1-3. Here we see the vivid picture of the Aaronic priest in his sacerdotal office’ ministering in the temple, offering sacrifices for the sins of the people. Meanwhile, it is absolutely necessary that he first offer sacrifices for himself, since he is encompassed with infirmity as well as the people. How decisive the contrast between Aaron, encompassed with infirmity, and Jesus, perfectly free from the slightest contamination of the violated law, and eternally triumphant over the world, the flesh and the devil. He is our Paragon. Inspired Paul says,
“Having been made free from sin we have our fruit unto sanctification, and the end everlasting life.” (Romans 6:22.)
Our great High Priest stands ready to wash us with His blood, and impart to us His own purity. An unsanctified preacher comes into an unsanctified church to hold a protracted meeting in order to get sinners converted. As I have observed on sundry occasions, they have to preach, pray and sing about ten days to get their own souls revived before they can do anything to rescue the perishing. The Aaronic preacher away back in the Mosaic dispensation has to pray and toil and work till he gets his own soul revived before he can help anybody else. I know this by sad experience, for I preached fifteen years unsanctified. Oh, what a contrast with sanctified people! They open the campaign with shouts of victory ringing from their lips. They do not need a protracted meeting to revive themselves, for they are already revived. Hence, in their first service they open their batteries on the devil’s works, and the salvation of the Lord is the normal order of every service.
4. This verse settles forever the divine call to the ministry. Without the call of God the most superb education is an essential failure.
5, 6. God’s call to the ministry is abundantly corroborated by the example of Christ Himself, whom God called and “made a priest forever, after the order of Melchisedec.”
7. This verse describes the memorable agony of Christ in Gethsemane. The clause, “in that He feared,” in the English should read, “because of His piety.” Of course He had no fear, as He was always free from sin. Many have been astonished over the terrible agony of Jesus in Gethsemane, especially contrastive with the heroic fortitude of the martyrs, who went joyfully and exultantly to the burning stake. The case is in no way parallel. The martyrs were free as angels, Jesus having carried all their burdens. No human being has ever been competent to sympathize with the Son of God in Gethsemane, because He there carried on His spotless soul the sins of a guilty world. His agony was homogeneous to torment. There His human will passed the terrible ordeal of consecration for Calvary, acquiescing submissively to His Father’s will, i. e., that He should redeem the doomed world by His vicarious sufferings and substitutionary death. We see Him come to the cross without a sigh or a groan, submissively and acquiescently bleed and die. Gethsemane solves the problem. There the battle was fought with the powers of darkness and the victory won.

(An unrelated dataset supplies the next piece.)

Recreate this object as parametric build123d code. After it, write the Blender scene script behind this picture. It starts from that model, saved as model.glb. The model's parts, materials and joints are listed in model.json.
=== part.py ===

Whereas He was made perfect in His Messianic office and character by crucifixion, i. e., sanctified, to the redemptive scheme, He was fully consecrated in Gethsemane. He is our Paragon. When we perfectly submit to God in the Gethsemane of entire consecration, sanctification becomes easy and almost natural as breathing. The great trouble with seekers of sanctification is in consecration. They recoil from the terrible ordeals of Gethsemane. A preacher is convicted and proceeds to seek holiness. He soon enters the Gethsemane of consecration. The Holy Spirit holds up before his illuminated gaze ecclesiastical ostracism, humiliation, financial embarrassment, ejectment and decapitation. Then the bloody sweat breaks out and the bitter cup is presented to his lips. His courage fails, collapse follows and all is lost. Or, fortunately for him, grace prevails, and he says, “O God, give me the front of the battle and the thickest of the fight; let me die in the war and be buried on the battlefield; anything and everything for Jesus’ sake.” Then God turns on him a river from the heavenly ocean. He sinks, dies and floats, forever oblivious to his former troubles. Old friends have all skedaddled away, but God has given him more new ones than he knows what to do with, and they ‘re a thousand times better than his old ones.
8. What a wonderful condescension for the Son of God to suffer the terrible agonies of Gethsemane and the tortures of Calvary! This was not only indispensable to the redemption of a lost world, but preeminently pertinent for our exemplification. We must all, like Jesus, learn obedience from suffering.
9. “Being made perfect He became the Author of eternal salvation to all them that obey Him.” The Greek word is the same for faith and obedience, and for unbelief and disobedience. This is positively confirmatory of the lexical synonymy of faith and obedience, and unbelief and disobedience, because true faith is always obedient and unbelief disobedient. Faith is the cause and obedience the effect. Unbelief is the cause and disobedience the effect. Hence you see the nonsense of imputing salvation to obedience, which is simply the normal fruit of justifying and sanctifying faith. You also see the pertinency of the Scriptural imputation of damnation to unbelief. This verse certifies that Jesus was made perfect by His crucifixion. Hence it follows as a legitimate sequence that He did not claim perfection in His Messianic office and character till He suffered crucifixion on the cross. This was His sanctification, the Gethsemane being His consecration. Therefore it follows as a logical sequence that we are all imperfect Christians till Adam the first is crucified. Jesus is our great Exemplar. We must follow Him to the manger and be born in utter obscurity, then to the cross and be crucified with Him (Romans 6:6), if we would ascend and live with Him in glory. Before Christ was crucified justification was the normal status of earthly saintship. Since He has been crucified and thus made perfect, Christian perfection, or entire sanctification, has become the normal status of Christian discipleship. What a deplorable pity to see the Christian world this day plodding along in the dispensation of Moses three thousand years behind the age, the preachers sitting in Moses’ seat jealous lest the rod of their clerical authority be broken by the sanctification of their members!
10. In chapter seven we give a full exegesis of Melchisedec.